Cytokines and Chemokines

Chemokines belong to a family of structurally related, low molecular weight (8 to 10 kDa), glycoproteins of approximately 70 to 80 amino acid residues. Most chemokines fall into two subfamilies (a) CXC chemokines, contain a single amino acid between the first and second cysteine residues; (b) CC chemokines that have adjacent cysteine residues. Most CXC chemokines are chemoattractants for neutrophils whereas CC chemokines generally attract monocytes, lymphocytes, basophils, and eosinophils. Within the CXC subfamily, the chemokines can be further divided into (a) CXC chemokines with characteristic ELR sequence (glutamic acid-leucine-arginine) immediately preceding the first cysteine residue near the amino terminus, and (b) CXC chemokines lacking the ELR domain.

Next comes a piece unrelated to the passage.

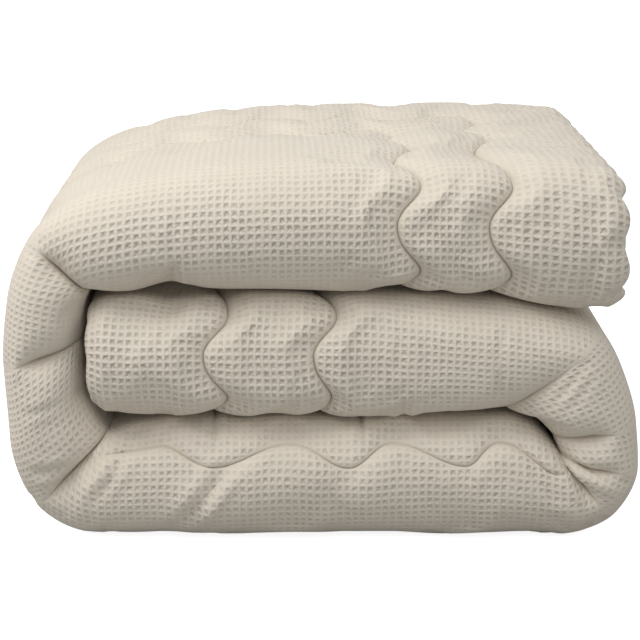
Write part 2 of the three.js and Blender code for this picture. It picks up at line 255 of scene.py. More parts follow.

The cytokine family of signaling molecules includes several interleukins, a variety of growth and colony-stimulating factors, ciliary neurotrophic factor, interferons, and several other molecules that exhibit pleiotropic effects on cell differentiation, tissue development and homeostasis. Cytokines share many properties with hormones and growth factors. Cytokines mediate communication among cells in the immune system through binding to specific receptors on target cells. Their biological actions vary widely depending upon the type of target tissue involved. They are endowed with anti-proliferative properties and regulate the synthesis of acute phase proteins following tissue injury, trauma, inflammation, and sepsis. The receptors for a large number of cytokines have been cloned and shown to be membrane-spanning glycoproteins with their amino termini in the extracellular space. Unlike receptors for growth factors, cytokine receptors generally lack identifiable catalytic activity. The major diagnostic feature of the ‘cytokine’ receptors is the presence, in the extracellular region of the receptor, of a domain containing multiple cysteine residues and a conserved amino acid motif, WSXWS (Trp-Ser-X-Trp-Ser) that functions in the recognition and binding of the ligand.